Varsayalım ki bu zulmün sorumlusu yalnızca bir grup azgın yönetici olsun. Asıl sorgulanması gereken, bir toplumun neredeyse tamamının bu noktaya nasıl sürüklendiğidir. Bu, yalnızca siyasi değil, sosyolojik olarak da üzerinde durulması gereken bir tablodur.

İsrail, 75 yıldır Filistin topraklarını adım adım işgal etti. 7 Ekim'le birlikte bu işgal, zulüm ve cürümler ilk kez bu ölçekte küresel kamuoyunun tartışma gündemine girdi. İkinci Dünya Savaşı sonrasında Hitler'in Yahudilere uyguladığı katliamı merkeze alarak kurulan mağduriyet söylemi, zamanla bir siyonist tekele dönüştü. Bu tekel medya, finans ve siyaset alanlarında etkisini derinleştirerek ABD, İngiltere, Fransa ve Almanya gibi ülkeleri yönlendirebilen bir güce evrildi.

İsrail yalnızca Gazze'de katliam yapmadı. Hamas'ı bahane ederek sürdürdüğü saldırganlık, Hamas'ın bulunmadığı Batı Şeria'da da Müslüman ve Hristiyan ayrımı gözetmeden sistematik bir terör rejimine dönüştü. Bu, İsrail'in 75 yıllık uygulamalarından bağımsız bir sapma değil, süreklilik arz eden bir devlet pratiğidir.

Eş zamanlı olarak Lübnan'a saldırılar düzenledi, İran'ı hedef aldı ve Suriye'de bir devletleşme ihtimali belirdiği anda bu süreci sabote etmek için Suriye topraklarının bir bölümünü işgal etti. Çünkü İsrail şunu çok iyi biliyor: Güçlü ve egemen bir Suriye, on yıl sonra İsrail'in keyfi hava sahası ihlallerine ve saldırganlığına sessiz kalmayacaktır.

Bir yandan Arap ülkeleriyle İbrahim Anlaşmaları gibi girişimlerle kendisini güvence altına almaya çalışırken, diğer yandan Filistinlileri Arap topraklarına sürme gibi akıl dışı senaryoları gündeme getirmekten de geri durmadı. Hatta ABD'nin yakın müttefiki olan ve Washington'a trilyon dolarlık yatırım vaadinde bulunan Katar'a yönelik saldırılar, İsrail'in sınır tanımazlığının geldiği noktayı açıkça ortaya koydu.

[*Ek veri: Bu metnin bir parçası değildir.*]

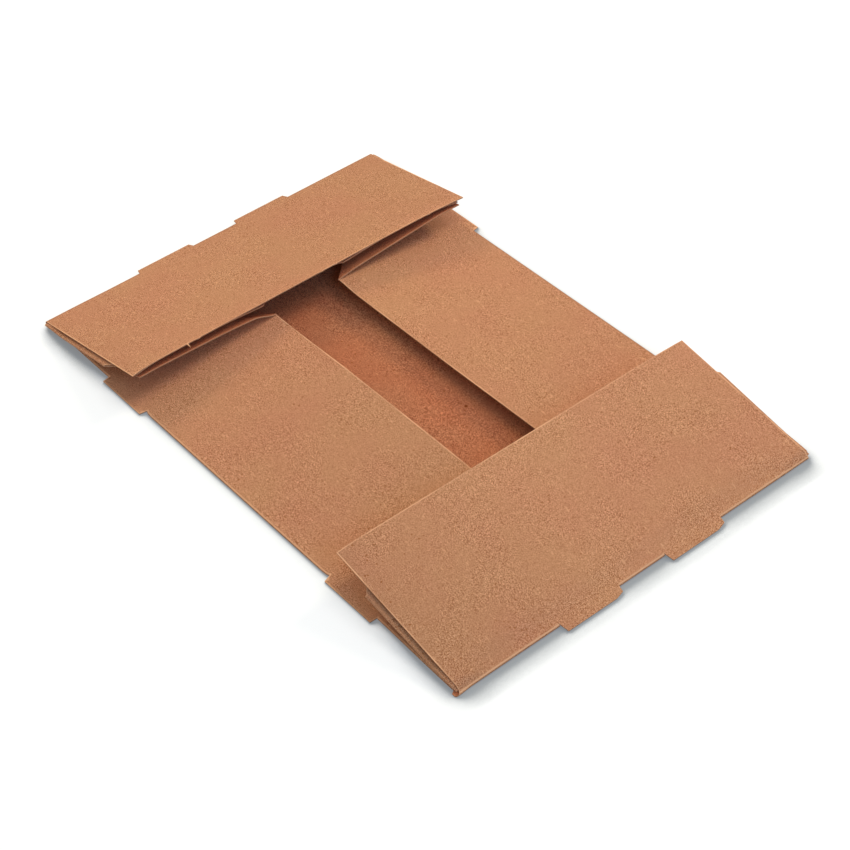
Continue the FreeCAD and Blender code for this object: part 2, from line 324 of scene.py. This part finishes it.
@functools.lru_cache(maxsize=None)
def fill(corners):
    """Flat triangle mesh inside an outline: its points and its triangles. Corners of the tray
    that share an outline share its mesh."""
    outline = ring(corners)
    low, high = outline.min(0), outline.max(0)
    rows = int((high[1] - low[1]) / (STEP * ROW)) + 2
    columns = int((high[0] - low[0]) / STEP) + 2
    grid = np.array([(low[0] + (c + 0.5 * (r % 2)) * STEP, low[1] + r * STEP * ROW)
                     for r in range(rows) for c in range(columns)])
    grid = grid[inside(outline, grid)]
    grid = grid[clear_of(outline, grid, 4.5 * EDGE_BAND)]
    bands = np.concatenate([inset(outline, EDGE_BAND), inset(outline, 3 * EDGE_BAND)])
    apart = np.linalg.norm(bands[:, None] - bands, axis=2)
    too_near, inside_only = 0.1, 1
    bands = bands[~np.triu(apart < too_near, 1).any(0)]
    points = [Vector(p) for p in np.concatenate([outline, bands, grid])]
    border = [(i, (i + 1) % len(outline)) for i in range(len(outline))]
    points, _, faces, *_ = delaunay_2d_cdt(points, border, [], inside_only, 1e-7)
    return np.array([tuple(p) for p in points]), faces


def outlines(corner):
    """Flat outlines of one corner's panels, each in its own panel's coordinates."""
    tab_in, tab_out = SIDE_TAB - HALF_TAB, SIDE_TAB + HALF_TAB
    end_in, end_out = END_TAB - HALF_TAB, END_TAB + HALF_TAB
    # The base's near-left corner is slanted, and the others are cut square.
    relief = CORNER_RELIEF * (0.5 if corner.left and not corner.far else 1.0)
    base = [(0, END_EDGE), (relief, END_EDGE), (CORNER_RELIEF, 0),
            (tab_in, 0), (tab_in, SIDE_NOTCH), (tab_out - TAB_SLOPE, SIDE_NOTCH), (tab_out, 0),
            (MIDDLE_X, 0), (MIDDLE_X, MIDDLE_Y), (0, MIDDLE_Y),
            (0, end_out), (END_NOTCH, end_out - TAB_SLOPE), (END_NOTCH, end_in + TAB_SLOPE),
            (0, end_in)]
    tab_lean = 0.3
    side = [(CORNER_RELIEF, SIDE_ROOT), (tab_in, SIDE_ROOT), (tab_in + tab_lean, -SIDE_TIP),
            (tab_out - TAB_SLOPE, -SIDE_TIP), (tab_out, SIDE_ROOT), (MIDDLE_X, SIDE_ROOT),
            (MIDDLE_X, SIDE_RIM), (SIDE_RIM, SIDE_RIM), (CORNER_RELIEF, CORNER_RELIEF)]
    torn = []
    for start, width, reach in NICKS:
        if corner.far and start * corner.my < 0:
            tip = start + 0.8 * width
            shape = [(END_RIM, start), (END_RIM + reach, tip), (END_RIM, start + width)]
            shape = [(x, MIDDLE_Y + corner.my * y) for x, y in shape]
            torn += shape if corner.left else shape[::-1]
    torn.sort(key=lambda point: point[1])
    # Tabs of the far end are shorter, and those of the near end have one corner cut off.
    tab = [(-END_TIP, end_out - TAB_SLOPE), (-END_TIP, end_in + TAB_SLOPE)]
    cut_back, cut_from, cut_to = 0.8, 0.5, 3.4
    if corner.far:
        shorter = 1.0 if corner.left else 0.7
        tab = [(x + shorter, y) for x, y in tab]
    elif corner.left:
        tab[:1] = [(cut_back - END_TIP, end_out - cut_from), (-END_TIP, end_out - cut_to)]
    else:
        tab[1:] = [(-END_TIP, end_in + cut_to), (cut_back - END_TIP, end_in + cut_from)]
    end = [(END_ROOT, END_EDGE), (END_RIM, END_EDGE + EDGE_TAPER), *torn, (END_RIM, MIDDLE_Y),
           (END_ROOT, MIDDLE_Y), (END_ROOT, end_out), *tab, (END_ROOT, end_in)]
    web = [(SEAM_START, WEB_SEAM), (SEAM_END, WEB_SEAM), (SEAM_END + PACK_RUN, PACK_IN),
           (WEB_RIM, PACK_IN), (WEB_RIM, WEB_RIM - WEB_SHIFT),
           (CORNER_RELIEF + WEB_SHIFT / 2, CORNER_RELIEF - WEB_SHIFT / 2)]
    rim = END_RIM - FLAP_RIM_GAP
    inner = FLAP_LENGTH - BULGE
    flap = [(SEAM_START, -SEAM_OUT), (SEAM_END, -SEAM_OUT), (SEAM_END + PACK_RUN, PACK_IN),
            (rim, PACK_IN), (rim, inner - FLAP_CORNER), (rim - FLAP_CORNER, inner),
            (CORNER_RELIEF + FLAP_LEAN, inner)]
    return {"base": base, "side": side, "end": end, "web": web, "flap": flap}


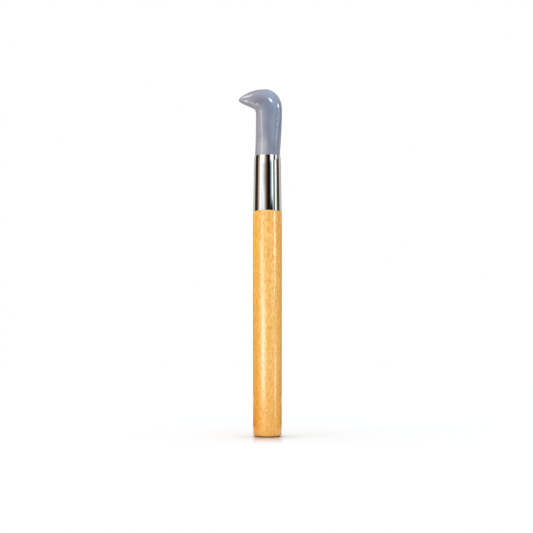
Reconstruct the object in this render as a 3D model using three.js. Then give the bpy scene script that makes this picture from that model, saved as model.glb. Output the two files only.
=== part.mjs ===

Türkiye ise güvenlik doktrini gereği Suriye'nin devletleşmesini stratejik bir zorunluluk olarak görmektedir. Türkiye'nin temel tezi şudur: Türkiye güvende olacaksa, komşuları da güven içinde olmalıdır. Bu anlayış, Ankara'nın bölgesel politikasının omurgasını oluşturmaktadır. İsrail'in Suriye'deki Esad kalıntıları ve çeşitli silahlı gruplar üzerinden düzenin kurulmasına karşı çıkmasının temel nedeni de budur.

Son dönemde İsrailli yetkililerin Türkiye'yi açıkça hedef alan söylemleri ise bu mafyatik devlet refleksinin bir başka tezahürüdür. Sürekli zayıf ülkeleri bombalamaya alışmış bir yapı, ilk kez karşısında caydırıcı bir güç hissetmektedir.

Daha önemlisi, İsrail artık ABD kamuoyunda ciddi biçimde sorgulanmaktadır. Milyonlarca evsizin, çökmüş bir sağlık ve eğitim sisteminin bulunduğu ABD'de insanlar yüksek sesle şu soruyu sormaya başlamıştır: "Neden 9 milyonluk bir ülkeye milyarlarca dolar yardım ediyoruz ve buna mecbur muyuz" Bu sorgulama yalnızca medya ya da aktivistlerle sınırlı değildir; Kongre üyeleri de bu rüzgâra katılmıştır. Gazze'de geçici ateşkesler konuşulsa da ABD kamuoyu ile İsrail arasındaki ateşkes çoktan bitmiştir.